Saturday, December 10, 2011

Shifting Priorities and Maintaining Balance

As Baby O's due date draws closer and the idea of being parents becomes more and more real to Nate and me, a lot of thoughts are swirling in our heads. Even though the baby isn't "here" yet, we find that the way we think about our lives and how we make decisions is already changing drastically...because we have a third person to consider when doing so.

Some decisions are smaller ones...for instance, neither of us had ever gotten a flu shot before this year. For me, the reason was pretty lame to be honest: I was deathly afraid of needles and therefore reasoned that I'd rather get the flu than be poked in the arm. Nate had never really had a full-blown case of the flu and didn't see the need to get a shot. But then something happened late last spring. Fate laughed in our faces and we both got a horrible, horrible case of the flu. It turned us into a couple of whimpering balls of mush that were completely unproductive for several days. Fast forward to the beginning of this year's flu season...we are expecting a baby and the last thing I want is to get the flu while I'm carrying a vulnerable little one inside of me. And that fear of needles is long gone due to pregnancy turning me into a human pin cushion. Plus, we had to consider that Baby O's winter due date is right in the middle of flu season...from what I've heard, newborns and the flu don't mix. So after considering everything and doing some research, that decision was a no-brainer. 

Another decision that faces new parents is whether to stop working to take care of the baby, or opt for other childcare options and continue with their careers. Nate and I discussed this a lot, years before we were even expecting...and we've always agreed it would be best for me to go back to work after our baby is born. Both of us had stay-at-home moms growing up, and we loved it. Some of our friends and former co-workers also stay at home with their children, and are very happy with that choice.

So, while we are definitely aware of the benefits of going that route, we decided on something different for ourselves. Why? There are lots of reasons. First, lets be real: finances. Life is expensive, kids are expensive, unknowns can be expensive...everyone knows this. Secondly, I do enjoy working outside the home. I like the structure of getting up and going somewhere every day, I enjoy the adult interaction I have with my co-workers, and my career is something I take pride in. For me, it's a big part of keeping my mind sharp and my skills current.  

And finally, this choice was made easier knowing that Baby O will have excellent care after my maternity leave ends. One of my dearest friends, Kristin, sends her children to her own mom's in-home daycare right here in Lakeville. Very soon after we found out we were pregnant, I called Kristin's mom (Marilyn) to check her availability for May of 2012 and was thrilled to learn she would have an opening that month. Marilyn is very experienced, has a beautiful home and is someone who we trust completely. An added bonus is that Baby O will get to spend his days playing with Mark and Kristin's two awesome little girls, Alexis and Brooklyn. Some of the other parents at Marilyn's daycare were high school classmates of Nate's as well, so having all of those connections is very reassuring. 

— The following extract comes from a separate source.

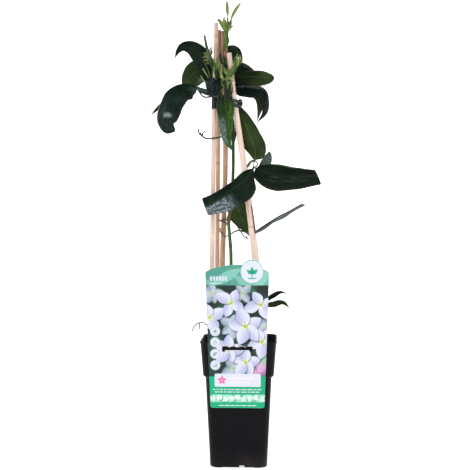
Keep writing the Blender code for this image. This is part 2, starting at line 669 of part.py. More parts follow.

We made this decision with Baby O's best interests in mind, too. We both believe that exposing your children to other kids and giving them the chance to socialize, play, learn and cooperate is very helpful in the development process. I worked in a pre-school for many years and remember how satisfying it was to watch those friendships and life lessons play out day after day. Now, this is not to say that we won't both have times when we feel sad or guilty dropping Baby O off in the morning and wish we could spend the day holed up at home, snuggling, playing, and ignoring the outside world. However, Nate is lucky enough to work from home a day or two a week, and my job has very generous paid time off so anytime Baby O needs an at-home day, we'll have the flexibility to accommodate that...and will be very happy to do so :) All things considered, we are satisfied with this decision and know it is the best one for our family. 

Maintaining balance is something else Nate and I think about a lot. We know that our life will change drastically the day Baby O is born (in some ways, it already has). Our child will be our first priority, but we don't want other parts of our lives like our marriage and our friendships to completely fade into the background either. It will take more advance planning and the nature of the outings will change, but we want to keep seeing our friends and having date nights when we can. Our friends are a second family to us, and we can't imagine our lives without them. We know Baby O will love them as much as we do. And of course there's our marriage and my wonderful husband...without which we wouldn't have our sweet Baby O. Nate and I promise to keep laughing and talking every day, watching bad horror movies together and going out for Mexican food when time allows...just doing the little things to stay connected as a couple. Happy marriage = happy baby, right?